Notice in the picture how she is trying to blend into the grey carpet, as I try to get her picture with my new camera.

Little Grey has gotten friendlier with me over time, though. She now deigns to let me pet her head on occasion. I love her, too.

Sunday, March 05, 2006

If You're Thinking of Flying (Economy), Think Again

Judging from the last few posts, it seems like my blogging instincts are best triggered when I travel. I am starting to write this on my flight to India. Just a few hours back, I stepped onto the plane in Boston and took one of the cramped seats in economy with no legroom, with armrests that wouldn't move. As I strapped my seat belt on, I had ominous visions of being strapped on to an electric chair. Why, it soon became clear.

I had developed a cold yesterday. Now, this cold was the kind that gives you a running nose: a nose that runs more copiously than the Nile. I purchased three Kleenex packs, and sure enough, by half the flight, I had run through two of them. This cold was also the kind that gives you headaches and body-aches. Add that type of thing when you are trapped in a seat and can barely move, and the results are lethal: in fact, Guantanamo would be a breeze after this. If you want your terrorist to talk, expose him to common cold, strap him onto one of the economy seats on an international flight, and let him fly for, may be, two days. See if he doesn't spill his guts out.

I started feeling feverish after a while. I feared I might have contracted the bird-flu. As I fitfully slept, I had nightmares of waking up and coughing and spraying blood and viruses all over the other passengers, and then being quarantined in Amsterdam. I also realized I had to take a crap. Blame it on my stern upbringing, or call me stuck-up (as it were), but I am one of those squeamish folks who simply can't go in an airplane. So, in addition to my already nightmarish situation, I was now constipated. Just peachy.

Flying to India is like the journey of Moses and his people to the land of Canaan. Its long, arduous, and a great test of resilience. The Jews at least had their manna from heaven. All I got was undercooked schezuan chicken. My flight schedule looked like this: 8-hr flight to Amsterdam from Boston, 3-hr stopover; an 8-hr flight from Amsterdam to Mumbai, and then a stopover for 6.5-hrs; finally, a 2-hr flight to Bangalore. That's over 26 hours in transit.

Having reached Amsterdam without actually dying, or killing other people with my bird-flu virus, I was feeling a tiny bit better. Optimistic even, that with the worst behind me, I would make it. But my heart sank to the floor as I entered the KLM flight to Mumbai. The legions of seats were even more cramped than those on my earlier flight, if that were possible. It's like KLM decided to treat people flying to India (which translates to: Indians, mostly) a bit differently on their flights. The earlier flight at least had individual TV screens. The "in-flight entertainment" on this plane, however, consisted of images beamed onto the wall in front of the first rows of seats from a projector. What are we, in the 70's? Why this disparity, I ask the airlines.

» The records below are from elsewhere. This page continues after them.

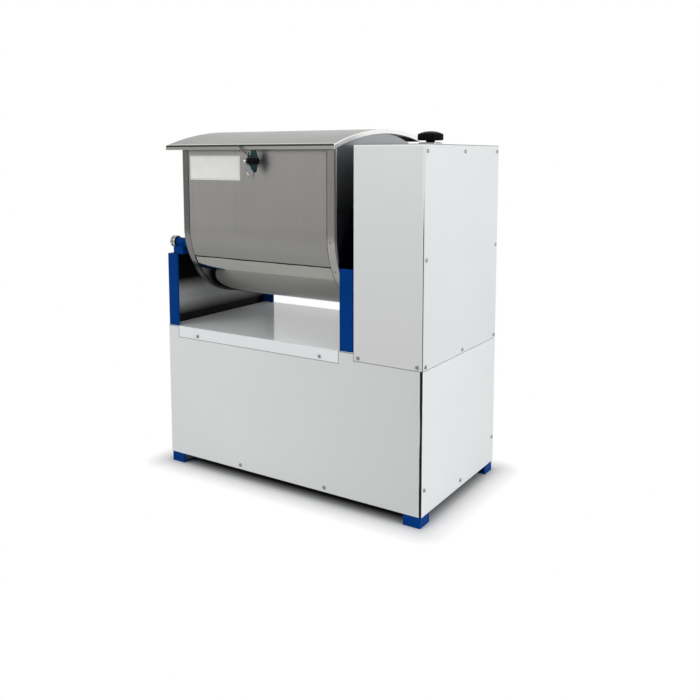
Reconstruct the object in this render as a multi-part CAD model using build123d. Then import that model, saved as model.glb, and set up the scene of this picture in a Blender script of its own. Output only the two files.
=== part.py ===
from build123d import *
from math import acos, cos, pi, radians, sin, sqrt, tan
import os

# A horizontal dough mixer: a tilting trough between two brackets, beside a drive column.
# Millimetres. X runs along the mixing shaft, -Y faces the user, Z is up.
# The origin is on the floor, below the middle of the base.

# Cabinet
width = 700.0
depth = 374.0
deck_height = 345.0
column_width = 163.0
column_rise = 433.0
foot_height = 24.0
sheet = 1.2
bend = 2.5
panel_return = 15.0
panel_seam = 1.0
column_skirt = 17.0
corner_gap = 6.0
lip_depth = 28.0
louvre_count = 7
louvre_length = 90.0
louvre_slot = 5.0
louvre_pitch = 14.0

# Angle-iron frame
angle_size = 40.0
angle_thick = 4.0
post_size = 30.0
post_thick = 3.0
rail_raise = 6.0
foot_plate = 4.0

# Brackets and their bearings
bracket_flange = 34.0
bracket_thick = 5.0
bracket_rise = 175.0
bracket_corner = 8.0
yoke_radius = 62.0
yoke_flank = 128.0
liner_thick = 1.5
liner_margin = 6.0
housing_flange_radius = 51.0
housing_flange = 8.0
housing_boss_radius = 37.0
housing_depth = 24.0
housing_bolts = 4
housing_bolt_circle = 44.0
bush_wall = 4.0

# Trough
axis_from_front = 168.0
axis_over_deck = 243.0
tub_left_gap = 62.0
tub_right_gap = 39.0
tub_radius = 174.0
tub_wall = 1.5
tub_rise = 184.0
crown_arch = 35.0
rim_depth = 22.0
rim_round = 7.0
rivet_radius = 2.2
rivet_head = 1.0
rivet_drops = (5.0, 71.0, 199.0)
rivet_turns = (27.0, 42.0)
front_sheet = 1.2
front_sheet_drop = 68.0
front_sheet_gap = 0.6
trunnion_radius = 30.0
trunnion_flange_radius = 58.0
trunnion_flange = 6.0
trunnion_bolt_circle = 46.0
trunnion_bolts = 6

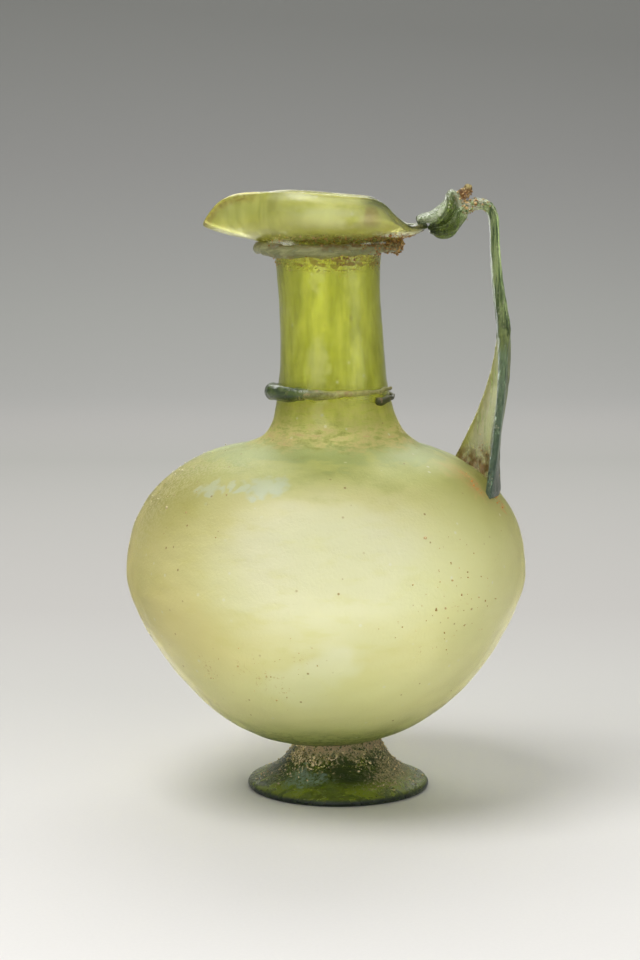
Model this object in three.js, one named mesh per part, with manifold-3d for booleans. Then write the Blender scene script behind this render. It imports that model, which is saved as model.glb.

I was feeling slighted (by the conditions on the plane), and debilitated (by the cold). Just when I thought things couldn't get worse, my ear, which was acting up because of the cold, started hurting as the plane changed altitudes. This was not the dull, throbbing pain I very rarely get when I have problems with air pressure at higher altitudes. This was like someone took a screwdriver and inserted it into my right ear to see how far it would go. Within minutes, involuntary tears were running down my face. I felt this urge to unbuckle myself, and storm out of the plane. Just as I reached the limits of my tolerance to pain, the hurting stopped. I collapsed, as much as that was possible, back into my seat, and almost passed out. I then slept -- long and hard. I woke up and was deaf in the right ear. As I write this, hearing has still not returned to my right ear.

As we approached Mumbai, I suddenly started feeling a sense of camaraderie with my fellow travelers: we had made it together! Then, I realized: it was not all over yet. I had the return journey in a couple of weeks. Best not to think of it until I had to experience yet. If I have my way, I will never again fly. At least, not economy.